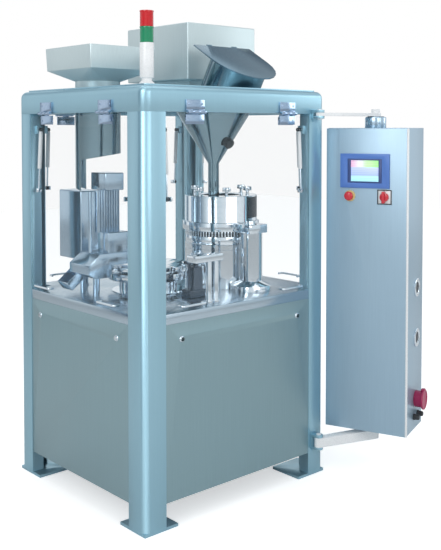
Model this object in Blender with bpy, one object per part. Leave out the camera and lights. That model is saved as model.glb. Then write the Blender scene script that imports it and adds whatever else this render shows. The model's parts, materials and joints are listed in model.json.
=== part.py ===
"""Hard capsule filling machine: a four-post frame with flip-up doors over a dosing table.

The machine frame has X to the right along the front, Y to the rear and Z up, with zero at the
outer corner of the front left post. One empty carries the whole model and stands it on the origin.
"""
import math

import bmesh
import bpy
from mathutils import Matrix, Vector

for leftover in list(bpy.data.objects):
    bpy.data.objects.remove(leftover, do_unlink=True)

# Fits
GAP = 0.0003
MERGE = 0.00001
OVERLAP = 0.001

# Facets round a large ring, a middling one, a column, a rod and a pin
LARGE = 24
MIDDLE = 20
SMALL = 10
TINY = 8
LEAST = 6

# Body
WIDTH = 1.02
DEPTH = 0.95
POST_WIDTH = 0.105
POST_ROUND = 0.038
POST_RETURN = 0.055
POST_WALL = 0.004
FOOT_WIDTH = 0.165
FOOT_THICK = 0.012
BEAM_BOTTOM = 1.63
BEAM_HEIGHT = 0.1
BEAM_DEPTH = 0.062
BEAM_ROUND = 0.03
DECK_THICK = 0.006
DECK_INSET = 0.032
TABLE_TOP = 0.846
TABLE_THICK = 0.041
TABLE_PLATE = 0.014
TABLE_INSET = 0.001
PANEL_BOTTOM = 0.105
PANEL_INSET = 0.002
PANEL_WALL = 0.0015
RAIL_WIDTH = 0.04
RAIL_HEIGHT = 0.04
PAN_THICK = 0.004
LOCK_FROM_CORNER = 0.183
LOCK_HEIGHT = 0.74
LOCK_RADIUS = 0.012
LOCK_OUT = 0.009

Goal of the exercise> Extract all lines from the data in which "model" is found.

Final result>
Model this object in Blender with bpy, one object per part. Leave out the camera and lights. That model is saved as model.glb. Then write the Blender scene script that imports it and adds whatever else this render shows. The model's parts, materials and joints are listed in model.json.
outer corner of the front left post. One empty carries the whole model and stands it on the origin.